Interessant finde ich noch eine Erwiderung des Senats auf Kritik von Fakultätsräten, Dekanaten und Präsidien an der Verbindlichkeit der Regelung (vgl. Senatsmitteilung und Gesetzentwurf, S.24):

„Die Pflicht zur Einführung von Online-Kursen ist nicht flächendeckend, sondern bleibt auf geeignete Bereiche beschränkt (vgl. Gesetzesbegründung). Im Übrigen hält der Senat daran fest, entsprechende Angebote an den staatlichen Hochschulen ausbauen zu wollen. Dies wird vielerorts bereits erfolgreich praktiziert. Im Übrigen verbleibt den Hochschulen auch zukünftig ein beträchtlicher Gestaltungsspielraum, in welchem Umfange und auf welche Art sie entsprechende Angebote erbringen wollen. Insbesondere sind die Hochschulen nicht verpflichtet, sogenannte ‚MOOCs‘ durchzuführen. Vielmehr genügen auch Formen des anerkannten eLearnings.“ebd.

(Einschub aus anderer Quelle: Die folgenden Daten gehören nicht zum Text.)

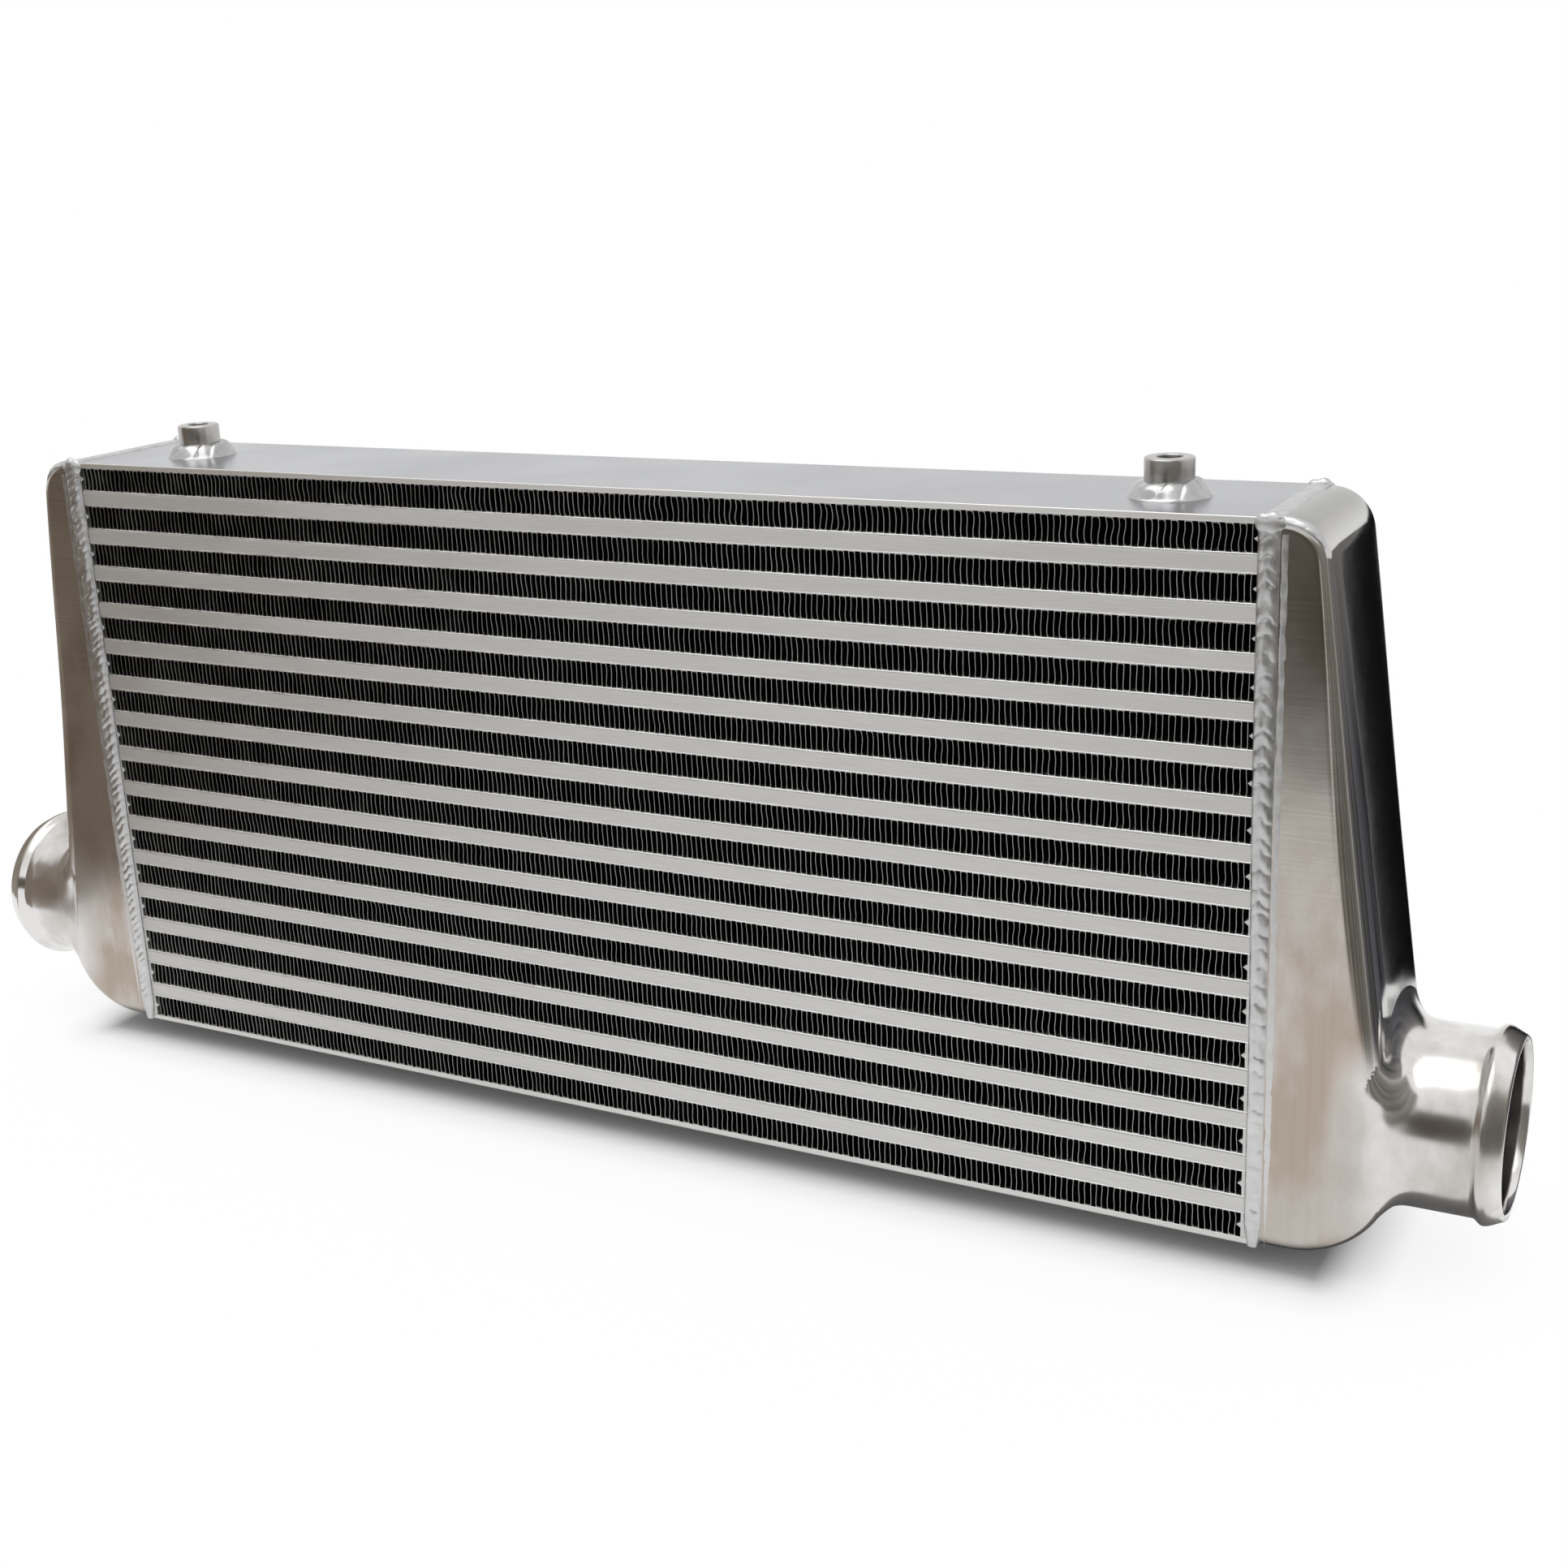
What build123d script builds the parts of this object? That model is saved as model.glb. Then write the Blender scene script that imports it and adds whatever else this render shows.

Der Senat legt also Wert auf die Feststellung, dass die Hochschulen auch mit dem neuen Hochschulgesetz nicht verpflichtet sein werden, MOOCs durchzuführen. Und es gibt weitere Beispiele dafür, dass die Idee der frei zugänglichen Online-Hochschulkurse erstaunlich weit in die fachfremde Diskussion vorgedrungen ist. Aber das ist eine andere Geschichte. Der Gesetzentwurf soll nun an den Wissenschaftsausschuss weitergeleitet und noch vor der parlamentarischen Sommerpause der Hamburger Bürgerschaft zur Abstimmung vorgelegt werden.

[Update 21.03.2014: Dr. Angela Peetz hat mich auf eine Gesetzesänderung aufmerksam gemacht, die die Rechtssicherheit von Online-Tests verbessern könnte. Diese hatte ich bislang nicht berücksichtigt, jetzt wurde sie oben eingearbeitet.]